The predicament of trainee lawyers left 'in limbo' by firms failing to tell them until the last minute whether or not they will be retained will be a priority for the Junior Lawyers Division this year, its new chair has said.
Bryan Scant, who took over the 70,000-strong division last month, told the Gazette that some trainees are informed only a day before their training contract is up that they will not be taken on. Others have been told that they would be staying only to be later informed that the firm had changed its mind, Scant told the Gazette.
‘Junior lawyers need the security and the availability to look for other options. If they are not being given enough notice that they won’t be kept on, or left in limbo, then they are unable to plan for the future,’ he said.
Scant said the JLD had approached the Law Society council for help and for it to issue guidance to firms but that the Society wanted to wait and see if the proposals for a Solicitors Qualifying Exam (SQE) would change anything.
‘This is not the end from our point of view,’ Scant said. ‘We will be holding meetings with local committees and the executive committee of the JLD to decide the best way forward.’
On the SQE, Scant said the JLD was ‘not opposed in principle’ to the idea of a centralised exam but that more information needed to be provided – including on costs.

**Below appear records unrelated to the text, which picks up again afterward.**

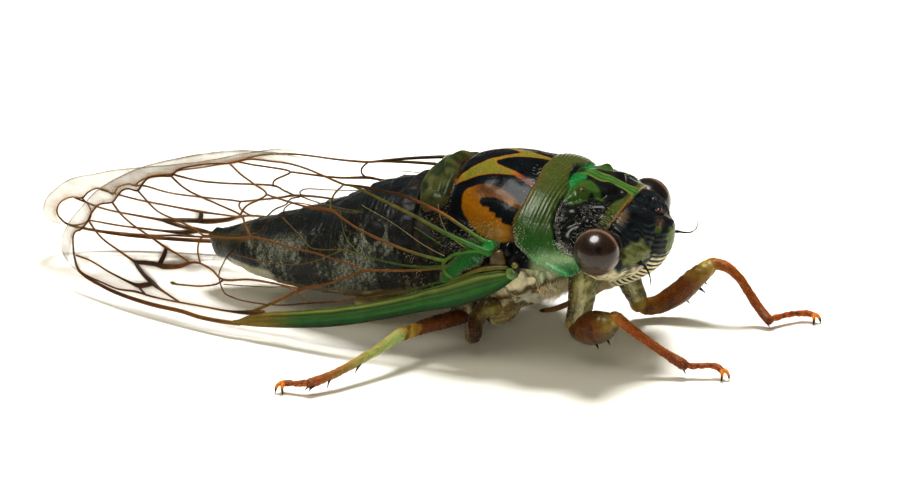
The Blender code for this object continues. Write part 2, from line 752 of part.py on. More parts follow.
def make_wings(trunk):
    forewing_plan = wing_plan(FOREWING_OUTLINE, FOREWING_VEINS, 1.6)
    hindwing_plan = wing_plan(HINDWING_OUTLINE, HINDWING_VEINS, 1.7)
    room = grown_whole(trunk)
    for side in SIDES:
        forewing = make_wing("forewing_" + side, side, forewing_plan)
        cut(forewing, [copy_of(room)])
        hindwing = make_wing("hindwing_" + side, side, hindwing_plan, HINDWING_INSET)
        cut(hindwing, [copy_of(room)])
        paint(forewing, (0.35, 0.25, 0.1), 0.2, 0.5)
        paint(hindwing, (0.4, 0.35, 0.2), 0.2, 0.5)
    bpy.data.objects.remove(room, do_unlink=True)


# Legs

def mirrored(stations, sign):
    return [(x, sign * y, z, radius) for x, y, z, radius in stations]


def trim_below_floor(obj):
    """Cut the feet off level, which leaves a small flat on the floor."""
    floor = box("floor_cut", (-40, -40, -5), (40, 40, 0))
    return cut(obj, [floor])


def claws(tip, heading, spread=0.16):
    """Two hooks from the last tarsal joint down to the floor."""
    tip, heading = Vector(tip), Vector(heading).normalized()
    side = Vector((-heading.y, heading.x, 0)).normalized()
    hooks = []
    for sign in (-1, 1):
        root = tip - heading * 0.15
        knee = tip + heading * 0.22 + side * sign * spread + Vector((0, 0, -0.05))
        point = tip + heading * 0.32 + side * sign * spread * 1.6
        point.z = -0.12
        hooks.append(tube("hook", [(*root, 0.16), (*knee, 0.2), (*point, 0.17)], 1))
    return hooks


# Each leg: stations (x, y, z, radius) of its coxa, femur, tibia and tarsus, with
# y positive outward, the femur's and tibia's spines (base, tip, radius).
FRONT_RIGHT = {
    "coxa": [(4.75, 2.3, 4.4, 0.75), (5.0, 2.75, 3.7, 0.72), (4.98, 3.1, 2.7, 0.6),
             (4.88, 3.25, 2.1, 0.55)],
    "femur": [(4.7, 3.2, 1.85, 0.5), (5.2, 3.35, 1.8, 0.72), (6.05, 3.6, 1.95, 0.85),
              (6.8, 3.8, 2.35, 0.62), (7.15, 3.88, 2.62, 0.38)],
    "femur_spines": [((5.9, 3.6, 1.5), (6.15, 3.62, 0.85), 0.2), ((6.5, 3.75, 1.8), (6.85, 3.8, 1.25), 0.2),
                     ((6.9, 3.85, 2.1), (7.15, 3.9, 1.7), 0.14)],
    "tibia": [(7.2, 3.9, 2.72, 0.33), (7.75, 3.92, 2.5, 0.3), (9.3, 3.85, 1.5, 0.25),
              (10.9, 3.78, 0.66, 0.26)],
    "tarsus": [(10.8, 3.78, 0.68, 0.24), (11.4, 3.6, 0.5, 0.22), (12.0, 3.35, 0.5, 0.2),
               (12.5, 3.2, 0.46, 0.2), (12.8, 3.3, 0.4, 0.18)],
    "tibia_spines": [],
    "heading": (0.55, 0.5, 0),
}

FRONT_LEFT = {
    "coxa": [(4.8, 2.2, 4.2, 0.72), (5.2, 2.55, 3.3, 0.7), (5.7, 2.8, 2.0, 0.6),
             (6.05, 3.0, 1.2, 0.52)],
    "femur": [(6.1, 3.05, 0.85, 0.45), (7.0, 3.6, 0.75, 0.52), (8.0, 4.2, 1.35, 0.58),
              (8.8, 4.65, 2.2, 0.52), (9.4, 4.95, 2.75, 0.38)],
    "femur_spines": [((8.6, 4.6, 1.8), (9.2, 4.7, 1.35), 0.18), ((8.0, 4.3, 1.1), (8.6, 4.4, 0.65), 0.18)],
    "tibia": [(9.5, 5.0, 2.82, 0.34), (10.3, 5.0, 2.8, 0.3), (11.0, 4.95, 2.3, 0.26),
              (11.9, 4.75, 1.1, 0.25), (12.85, 4.3, 0.4, 0.27)],
    "tarsus": [(12.8, 4.35, 0.42, 0.25), (13.3, 5.0, 0.42, 0.22), (13.8, 5.65, 0.42, 0.2),
               (14.4, 6.0, 0.4, 0.2), (14.8, 6.0, 0.36, 0.18)],
    "tibia_spines": [],
    "heading": (0.8, -0.6, 0),
}

MIDDLE = {
    "coxa": [(0.9, 2.3, 2.4, 0.75), (0.7, 2.95, 2.05, 0.8), (0.5, 3.5, 1.9, 0.68)],
    "femur": [(0.55, 3.75, 2.35, 0.45), (0.15, 4.05, 2.35, 0.43), (-0.15, 4.5, 1.85, 0.42),
              (-0.05, 4.9, 1.2, 0.35)],
    "femur_spines": [],
    "tibia": [(-0.15, 4.95, 1.0, 0.32), (-0.6, 4.3, 0.8, 0.28), (-1.0, 3.2, 0.62, 0.25),
              (-1.4, 2.2, 0.5, 0.25)],
    "tarsus": [(-1.4, 2.25, 0.5, 0.24), (-1.65, 1.75, 0.45, 0.2), (-1.9, 1.3, 0.4, 0.2),
               (-2.1, 1.0, 0.36, 0.18)],
    "tibia_spines": [],
    "heading": (-0.5, -0.8, 0),
}

HIND = {
    "coxa": [(-1.9, 2.0, 2.1, 0.75), (-1.5, 2.8, 1.95, 0.75), (-1.15, 3.4, 1.8, 0.55)],
    "femur": [(-1.2, 3.75, 1.6, 0.4), (-1.7, 4.6, 1.65, 0.42), (-2.5, 6.0, 1.68, 0.4),
              (-3.1, 7.35, 1.68, 0.36)],
    "femur_spines": [],
    "tibia": [(-3.2, 7.6, 1.75, 0.33), (-3.8, 9.0, 1.35, 0.27), (-4.9, 11.2, 0.9, 0.25),
              (-6.0, 12.7, 0.58, 0.26)],
    "tarsus": [(-5.95, 12.65, 0.6, 0.24), (-6.6, 12.8, 0.48, 0.2), (-7.1, 12.85, 0.42, 0.2),
               (-7.5, 12.95, 0.38, 0.18)],
    "tibia_spines": [((-4.3, 10.3, 1.05), (-4.35, 10.9, 0.6), 0.14),
                     ((-5.3, 11.9, 0.75), (-5.2, 12.5, 0.35), 0.14),
                     ((-5.4, 11.8, 0.8), (-5.95, 11.9, 0.45), 0.14)],
    "heading": (-0.25, 0.95, 0),
}


def make_leg(place, side, sizes, trunk):
    sign = SIDES[side]
    stem = "leg_" + place + "_" + side
    flip = Vector((1, sign, 1))
    coxa = tube(stem + "_coxa", mirrored(sizes["coxa"], sign))
    if place == "hind":
        tooth = spine("meracanthus", Vector((-1.5, 2.9, 1.8)) * flip,
                      Vector((-2.55, 3.2, 1.25)) * flip, 0.3)
        join(coxa, [tooth])
    clear_of(coxa, trunk)
    femur = tube(stem + "_femur", mirrored(sizes["femur"], sign))
    teeth = [spine("tooth", Vector(base) * flip, Vector(tip) * flip, radius)
             for base, tip, radius in sizes["femur_spines"]]
    if teeth:
        join(femur, teeth)
    clear_of(femur, [coxa, *trunk])
    shank = tube(stem + "_shank", mirrored(sizes["tibia"], sign))
    foot = mirrored(sizes["tarsus"], sign)
    pieces = [tube("tarsus", foot, 1)]
    pieces += claws(foot[-1][:3], Vector(sizes["heading"]) * flip)
    pieces += [spine("spur", Vector(base) * flip, Vector(tip) * flip, radius)
               for base, tip, radius in sizes["tibia_spines"]]
    join(shank, pieces)
    clear_of(shank, [femur])
    trim_below_floor(shank)
    paint(coxa, (0.25, 0.18, 0.08), 0.45)
    paint(femur, (0.3, 0.16, 0.06), 0.4)
    paint(shank, (0.35, 0.12, 0.04), 0.4)


def make_legs(trunk):
    make_leg("front", "right", FRONT_RIGHT, trunk)
    make_leg("front", "left", FRONT_LEFT, trunk)
    for side in SIDES:
        make_leg("middle", side, MIDDLE, trunk)
        make_leg("hind", side, HIND, trunk)


# The whole animal

def shade_and_centre():
    """Centre the model on the origin and shade the round pieces smooth."""
    for obj in PARTS.objects:
        obj.data.transform(Matrix.Translation((-MODEL_CENTRE_X * MM, 0, 0)))
        obj.data.shade_smooth()
        obj.data.set_sharp_from_angle(angle=math.radians(40))


def main():
    global PARTS, CUTTERS
    clear_scene()
    PARTS = new_collection("dog_day_cicada")
    CUTTERS = new_collection("cutters")
    eyes = make_eyes()
    pronotum = make_pronotum()
    clear_of(pronotum, eyes)
    mesonotum = make_mesonotum(pronotum)
    metanotum = make_metanotum(mesonotum)
    thorax = make_thorax()
    face = make_face()
    head = make_head(eyes, face, pronotum)
    clear_of(thorax, [head, face, pronotum])
    abdomen = make_abdomen([mesonotum, metanotum, thorax])
    tip = make_abdomen_tip()
    clear_of(tip, [abdomen])
    make_plates(abdomen)
    make_antennae(head, face)
    rostrum = make_rostrum(face, head, thorax)
    make_wings([pronotum, mesonotum, metanotum, thorax, abdomen])
    make_legs([thorax, head, face, rostrum, pronotum, abdomen, *eyes])
    shade_and_centre()


main()
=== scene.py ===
import math
import bpy
import numpy as np
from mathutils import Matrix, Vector


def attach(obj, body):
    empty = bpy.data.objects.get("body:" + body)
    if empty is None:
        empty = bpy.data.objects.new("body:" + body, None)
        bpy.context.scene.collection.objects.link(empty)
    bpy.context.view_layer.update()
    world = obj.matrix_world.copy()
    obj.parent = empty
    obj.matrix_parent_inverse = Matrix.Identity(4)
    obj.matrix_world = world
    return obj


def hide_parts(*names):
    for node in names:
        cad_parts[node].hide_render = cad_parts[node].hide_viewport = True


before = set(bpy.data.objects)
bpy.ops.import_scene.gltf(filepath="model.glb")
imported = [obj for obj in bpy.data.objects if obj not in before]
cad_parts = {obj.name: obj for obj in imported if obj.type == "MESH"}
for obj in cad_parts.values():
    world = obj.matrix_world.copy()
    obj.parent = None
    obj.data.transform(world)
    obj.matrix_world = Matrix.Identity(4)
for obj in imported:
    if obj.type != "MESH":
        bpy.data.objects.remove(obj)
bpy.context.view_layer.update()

# Units: the animal is laid out in millimetres, with x = 0 at the middle of the mesonotum

MM = 0.001
# From the layout's x to the frame's
ROW_SHIFT = 6.02
SIDES = {"right": -1, "left": 1}
# Height of the axis that angles down from the ridge are measured round, and the arc of one degree
WAIST = 5.0
ARC = 0.078


def tone(red, green, blue):
    """Linear colour of a screen colour given from 0 to 255."""
    part = np.array([red, green, blue]) / 255.0
    return np.where(part <= 0.04045, part / 12.92, ((part + 0.055) / 1.055) ** 2.4)


INK = tone(9, 13, 16)
BLUE_BLACK = tone(14, 24, 32)
OLIVE = tone(74, 84, 38)
OLIVE_BROWN = tone(104, 84, 44)
EMERALD = tone(26, 112, 54)
PALE_EMERALD = tone(60, 140, 88)
YELLOW_OLIVE = tone(140, 132, 56)
ORANGE = tone(166, 98, 28)
MAROON = tone(92, 48, 36)
DARK_BROWN = tone(48, 28, 16)
AMBER = tone(206, 128, 40)
CREAM = tone(214, 206, 172)
WAX = tone(200, 202, 190)
GREY_GREEN = tone(132, 146, 112)
BONE = tone(208, 202, 176)
SILVER = tone(206, 204, 196)
FILM = tone(150, 140, 110)


# Numbers along tables and over surfaces

def smooth(start, end, value):
    """Zero at start, one at end, with a soft rise between; start may be the larger."""
    part = np.clip((value - start) / (end - start), 0.0, 1.0)
    return part * part * (3.0 - 2.0 * part)


def close_to(value, centre, width):
    """A bell of height one round the centre."""
    return np.exp(-(((value - centre) / width) ** 2))


def mix(first, second, share):
    """Blend of two colours; share is one value for each point."""
    share = np.asarray(share)[..., None]
    return first * (1.0 - share) + second * share


def painted(tint, *coats):
    """A tint with other colours laid over it in turn, each as far as its share says."""
    for colour, share in coats:
        tint = mix(tint, colour, share)
    return tint


def through(table, places):
    """Catmull-Rom curve through the rows of a table, read at row numbers."""
    rows = np.asarray(table, float)
    rows = np.concatenate([[2 * rows[0] - rows[1]], rows, [2 * rows[-1] - rows[-2]]])
    left = np.clip(np.floor(places).astype(int), 0, len(rows) - 4)
    f = (places - left)[..., None]
    p0, p1, p2, p3 = (rows[left + k] for k in range(4))
    return 0.5 * (2 * p1 + (p2 - p0) * f + (2 * p0 - 5 * p1 + 4 * p2 - p3) * f ** 2
                  + (3 * p1 - p0 - 3 * p2 + p3) * f ** 3)


def blend(table, x):
    """Cubic Hermite curve through stations whose first value is x, level beyond both ends."""
    rows = np.asarray(table, float)
    knots, values = rows[:, 0], rows[:, 1:]
    slope = np.gradient(values, knots, axis=0)
    slope[[0, -1]] = 0.0
    x = np.clip(x, knots[0], knots[-1])
    left = np.clip(np.searchsorted(knots, x, side="right") - 1, 0, len(knots) - 2)
    span = knots[left + 1] - knots[left]
    t = ((x - knots[left]) / span)[..., None]
    span = span[..., None]
    return ((2 * t ** 3 - 3 * t ** 2 + 1) * values[left] + (t ** 3 - 2 * t ** 2 + t) * span * slope[left]
            + (3 * t ** 2 - 2 * t ** 3) * values[left + 1] + (t ** 3 - t ** 2) * span * slope[left + 1])


def ripple(points, period, seed):
    """Smooth unevenness of about one: eight sine waves in seeded directions, added up."""
    rng = np.random.default_rng(seed)
    ways = rng.normal(size=(8, 3))
    ways /= np.linalg.norm(ways, axis=1, keepdims=True) * period * rng.uniform(0.7, 1.5, (8, 1))
    return np.sin(points @ ways.T * 2 * np.pi + rng.uniform(0, 2 * np.pi, 8)).sum(-1) / 2.6


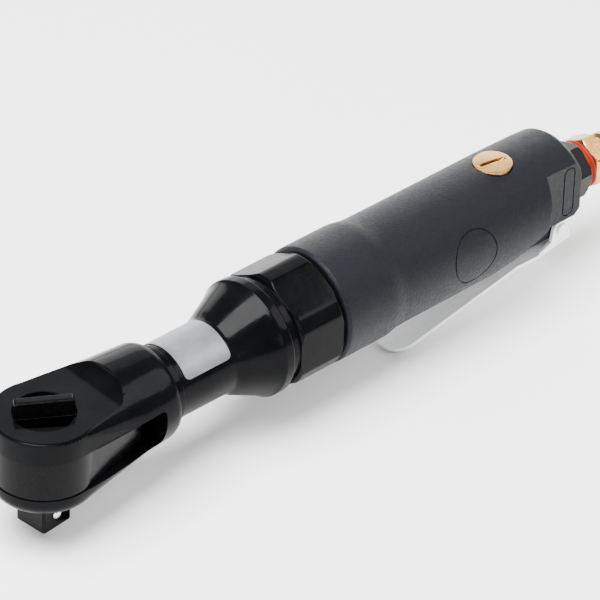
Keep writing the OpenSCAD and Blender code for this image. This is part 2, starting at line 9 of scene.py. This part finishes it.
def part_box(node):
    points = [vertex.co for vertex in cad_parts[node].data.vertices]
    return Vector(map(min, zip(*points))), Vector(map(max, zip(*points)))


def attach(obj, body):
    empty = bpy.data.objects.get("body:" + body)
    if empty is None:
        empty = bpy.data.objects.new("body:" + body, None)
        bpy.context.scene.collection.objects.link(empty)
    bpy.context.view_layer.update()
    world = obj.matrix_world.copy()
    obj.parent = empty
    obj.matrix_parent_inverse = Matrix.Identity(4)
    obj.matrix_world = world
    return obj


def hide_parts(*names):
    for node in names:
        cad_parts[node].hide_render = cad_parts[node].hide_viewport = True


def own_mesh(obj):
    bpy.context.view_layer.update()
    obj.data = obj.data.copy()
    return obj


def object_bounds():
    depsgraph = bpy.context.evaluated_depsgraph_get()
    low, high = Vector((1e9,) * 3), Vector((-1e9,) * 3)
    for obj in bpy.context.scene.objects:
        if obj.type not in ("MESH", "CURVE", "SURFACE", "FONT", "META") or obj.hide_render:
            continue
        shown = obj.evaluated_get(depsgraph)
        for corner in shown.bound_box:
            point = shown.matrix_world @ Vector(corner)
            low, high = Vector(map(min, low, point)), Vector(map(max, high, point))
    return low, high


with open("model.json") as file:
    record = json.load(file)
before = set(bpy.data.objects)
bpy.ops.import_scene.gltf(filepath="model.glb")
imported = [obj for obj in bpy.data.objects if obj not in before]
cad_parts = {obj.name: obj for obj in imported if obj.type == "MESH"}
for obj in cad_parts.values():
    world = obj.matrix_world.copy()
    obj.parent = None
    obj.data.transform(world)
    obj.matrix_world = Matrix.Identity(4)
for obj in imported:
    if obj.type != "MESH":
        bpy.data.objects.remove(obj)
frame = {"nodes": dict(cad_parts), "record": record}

cad_low, cad_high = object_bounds()

MM = 0.001
SLOTS = {part["node"]: part["material_slot"] for part in frame["record"]["subparts"]}
BODY_OF = {node: body for body, nodes in frame["record"]["behaviour"]["bodies"].items() for node in nodes}
AXIS_Z = next(m["pos_m"][2] for m in frame["record"]["mounts"] if m["name"] == "plug_nose")


# ---------- camera ----------

def make_camera():
    """A long lens from the tool's front left, rolled slightly so that the tool rises to the right."""
    azimuth, elevation, roll = math.radians(-43.94), math.radians(36.26), math.radians(2.03)
    distance = 2.0
    target = Vector((0.110, 0, AXIS_Z))
    back = Vector((math.sin(azimuth) * math.cos(elevation), -math.cos(azimuth) * math.cos(elevation),
                   math.sin(elevation)))
    right = Vector((math.cos(azimuth), math.sin(azimuth), 0))
    up = back.cross(right)
    right, up = (right * math.cos(roll) + up * math.sin(roll), up * math.cos(roll) - right * math.sin(roll))
    data = bpy.data.cameras.new("camera")
    data.lens = 358.7
    data.sensor_width = 36
    data.shift_x = 0.0116
    data.shift_y = 0.0220
    data.clip_start, data.clip_end = 0.1, 20
    cam = bpy.data.objects.new("camera", data)
    bpy.context.collection.objects.link(cam)
    cam.matrix_world = Matrix((right, up, back)).transposed().to_4x4()
    cam.location = target + back * distance
    bpy.context.scene.camera = cam


# ---------- materials ----------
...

He said it was unclear whether an SQE preparatory course proposed by the Solicitors Regulation Authority would be mandatory.
Scant said that if funding options are not made available, candidates that are unable to afford the preparatory course may opt for the SQE only, which could result in lower marks.
‘I’m concerned from a social mobility point of view that we could end up going back to the day when only those that could afford it could become solicitors,’ he said.
Scant is a solicitor with three years' PQE. The JLD's 70,000 members include trainee lawyers from their first year on the LPC to those with five years' PQE.